Certo che la morte non possiamo darcela da noi, perché non da noi ci siamo dati la vita. Pure perché non scorgere in questo voler volare non solo il basta assoluto a questa vita infelice, ma anche il desiderio dell’eterna felicità? (e che dono è la fede che dà, essa sola, certezza a riguardo dell’Oggetto del desiderio).

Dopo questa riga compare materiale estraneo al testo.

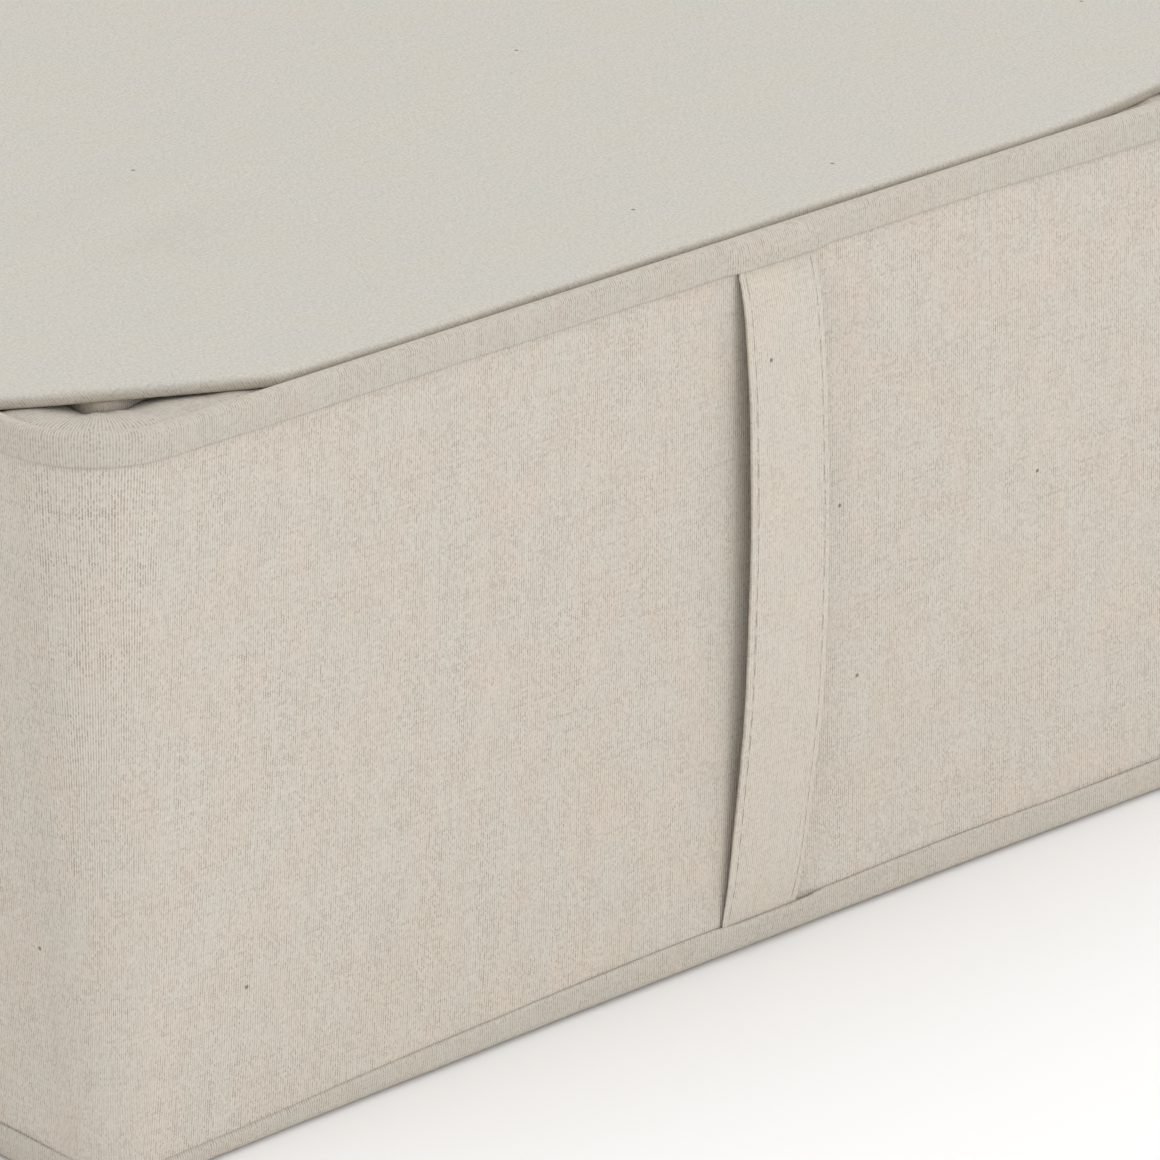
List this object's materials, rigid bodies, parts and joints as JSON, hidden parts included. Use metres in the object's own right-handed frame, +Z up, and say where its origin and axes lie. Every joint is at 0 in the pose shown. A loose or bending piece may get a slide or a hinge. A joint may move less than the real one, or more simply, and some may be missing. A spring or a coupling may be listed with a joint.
{
  "type": "fabric storage bin",
  "caption": "Low rectangular fabric storage bin with a zipped soft lid, stiffened walls, bound edges and a strap handle on both short walls.",
  "frame": {"origin": "on the floor, under the middle of the bin", "axes": "+X along the handle walls, +Y from the front handle wall to the hinge wall, +Z up"},
  "size_m": [0.442, 0.5684, 0.19],
  "materials": {
    "wall_linen": "plain weave linen look, matt, slubbed",
    "strap_linen": "plain weave linen look, folded and edge stitched",
    "binding_linen": "plain weave linen look tape, folded over the edge",
    "lid_linen": "plain weave linen look, slightly greyer, gently creased",
    "lining": "spun nonwoven lining with a small bonded pattern",
    "stiffener_board": "plain matt polypropylene sheet",
    "zip_tape": "woven zip tape with a fine rib",
    "zip_coil": "nylon coil, satin",
    "zip_metal": "satin cast metal"
  },
  "bodies": {
    "bin": {"wall_fabric": "wall_linen", "front_stiffener": "stiffener_board", "back_stiffener": "stiffener_board", "left_stiffener": "stiffener_board", "right_stiffener": "stiffener_board", "wall_lining": "lining", "base_fabric": "wall_linen", "base_board": "stiffener_board", "base_lining": "lining", "bottom_binding": "binding_linen", "top_binding": "binding_linen", "front_strap": "strap_linen", "back_strap": "strap_linen", "zip_guard": "wall_linen", "wall_zip_tape": "zip_tape", "wall_zip_teeth": "zip_coil", "zip_stops": "zip_metal", "corner_gussets": "wall_linen", "hinge_tape": "wall_linen"},
    "lid": {"lid_fabric": "lid_linen", "lid_lining": "lining", "lid_facing": "wall_linen", "lid_zip_tape": "zip_tape", "lid_zip_teeth": "zip_coil"},
    "slider": {"zip_slider": "zip_metal"},
    "pull": {"zip_pull": "zip_metal"}
  },
  "joints": [
    {"name": "lid_hinge", "type": "hinge", "parent": "bin", "child": "lid", "pos_m": [0, 0.27, 0.1902], "axis": [-1, 0, 0], "range_deg": [0, 180]},
    {"name": "slider_slide", "type": "slide", "parent": "bin", "child": "slider", "axis": [0, -1, 0], "range_m": [0, 0.48]},
    {"name": "pull_hinge", "type": "hinge", "parent": "slider", "child": "pull", "pos_m": [-0.2055, 0.247, 0.1849], "axis": [1, 0, 0], "range_deg": [0, 120]}
  ]
}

C’è ancora un aspetto della vicenda di Giovanna che merita d’essere considerato. S’è detto che non ha famiglia ed è sola. A chi si rivolge?, le chiedono. “Allo Stato”. Già. Lo Stato. Lo Stato è quell’entità che quando Giovanna ha compiuto 65 anni, ha cominciato tramite Inps a erogarle la dovuta pensioncina di vecchiaia e contemporaneamente, tramite vattelapesca, le ha tolto ipso facto la fisioterapia. Che per la Giò non era esattamente una prestazione voluttuaria. Povera, cara Giò, amica degli animali. Se almeno la fisioterapia per i vecchi si potesse far “passare” (in Italia si fa “passare” di tutto) come spesa veterinaria, sì, come spesa sanitaria per gli animali (“legalmente detenuti a scopo di compagna o per attività sportiva) almeno avrebbe diritto a detrazione fiscale pari al 19 per cento (fino a un massimo di euro 387,34, applicando beninteso franchigia di euro 129,11). Perché amare gli animali è giusto. Però sarebbe bello amare (e curare) anche gli umani, specie quelli vecchi, poveri, malati e soli. Per il tempo lungo o breve o brevissimo che il buon Dio gli darà ancora da vivere, prima di farli “volare su” e prenderli in carico direttamente Lui stesso, a tempo indeterminato.